By far the most hate crimes based on religion were directed at Jews, with 927 incidents in 2003, about the same as in 2002.

The report also found more than 1,200 hate crimes based on sexual orientation, including 783 against male homosexuals. That included six murders.

The FBI hate crimes report is drawn from information submitted by more than 11,900 law enforcement agencies around the country. Only about 16 percent of those agencies reported any hate crimes in their jurisdictions during 2003.

The Justice Department, meanwhile, yesterday defended its record of prosecuting criminal civil rights cases after an independent study concluded the number of prosecutions had dropped significantly under President Bush.

The analysis by the Transactional Records Access Clearinghouse at Syracuse University found that the number of criminal civil rights defendants prosecuted had dropped from 159 in 1999 to 84 last year.

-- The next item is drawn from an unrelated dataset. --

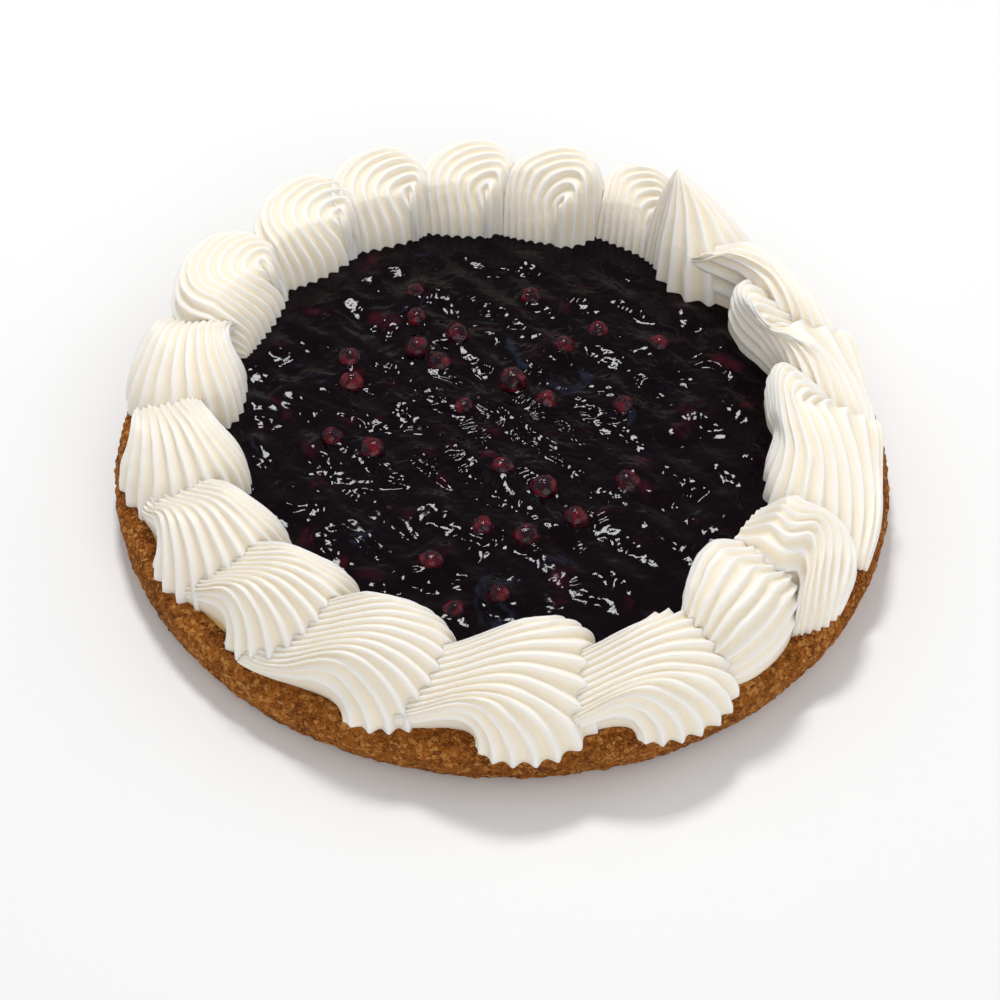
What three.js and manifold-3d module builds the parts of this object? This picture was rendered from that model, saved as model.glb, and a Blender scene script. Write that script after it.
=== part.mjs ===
// Whole blueberry cheesecake: crumb crust, filling, dark berry gel with half-sunk berries and a
// border of nineteen overlapping piped cream shells.  Millimetres, +Z up, origin under the centre.
import * as THREE from 'three';
import { mergeVertices } from 'three/addons/utils/BufferGeometryUtils.js';
import Module from 'manifold-3d';

// ---- driving dimensions (mm) ----
const CRUST_R = 114.5;        // widest radius of the crust
const CRUST_BASE_R = 112.3;   // radius of the foot
const CRUST_H = 15.7;         // height of the flat rim
const CRUMB = 0.35;           // crumb relief on the wall
const GAP = 0.3;              // clearance between separate pieces
const FILL_R = 108.0;         // foot of the filling on the crust
const FILL_DISH = 19.0;       // level of the filling under the gel
const GEL_R = 91.5;           // radius of the gel
const GEL_Z = 26.0;           // level of the gel
const GEL_FLAT_R = 72.0;      // outside this radius the gel lies flat
const GEL_LUMP = 1.1;         // height of the lumps in the gel
const BORDER_R = 97.0;        // middle radius of the cream border
const RIM_R = 109.0;          // outside this radius the cream stands on the rim
const RIDGES = 10;            // ridges left by the star nozzle across one shell
const RIDGE_MID = 1.5;        // ridge depth on the crown
const RIDGE_FOOT = 2.4;       // ridge depth at the toothed foot
const ROUND = 40;             // facets round the filling and the gel
const CUT_GAP = 0.35;         // how far a lower shell keeps off the one lying over it

const rad = THREE.MathUtils.degToRad;
const lerp = THREE.MathUtils.lerp;
const clamp = THREE.MathUtils.clamp;
const hash = (a, b) => {
  const v = Math.sin(a * 127.1 + b * 311.7) * 43758.5453;
  return v - Math.floor(v);
};

const wasm = await Module();
wasm.setup();
const group = new THREE.Group();
group.name = 'blueberry_cheesecake';

const LOOK = {
  crust: new THREE.Color(0.62, 0.34, 0.13),
  filling: new THREE.Color(0.80, 0.60, 0.30),
  gel: new THREE.Color(0.03, 0.02, 0.05),
  berry: new THREE.Color(0.16, 0.03, 0.07),
  cream: new THREE.Color(0.93, 0.91, 0.84),
};

function toSolid(points, faces) {
  let g = new THREE.BufferGeometry();
  g.setAttribute('position', new THREE.Float32BufferAttribute(points.flat(), 3));
  g.setIndex(faces.flat());
  g = mergeVertices(g, 1e-4);
  return new wasm.Manifold(new wasm.Mesh({
    numProp: 3,
    vertProperties: new Float32Array(g.attributes.position.array),
    triVerts: new Uint32Array(g.index.array),
  }));
}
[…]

After initially declining comment on the study, the Justice Department said yesterday the research was ''incorrect" and the actual number of defendants prosecuted last year was 151, more than the 138 it said were prosecuted in 1999.

''This administration believes in and has vigorously enforced the criminal civil rights laws," said Justice Department spokesman Eric Holland.

David Burnham, a coauthor of the study at TRAC, said the research was based on numbers provided under Freedom of Information Act requests by the Executive Office of US Attorneys, a part of the Justice Department.

The same information, Burnham said, is used in the department's reports to Congress and to investigative agencies such as the Government Accountability Office. It was backed up, he said, by similar downward trends in civil rights enforcement that TRAC found in records kept by federal courts.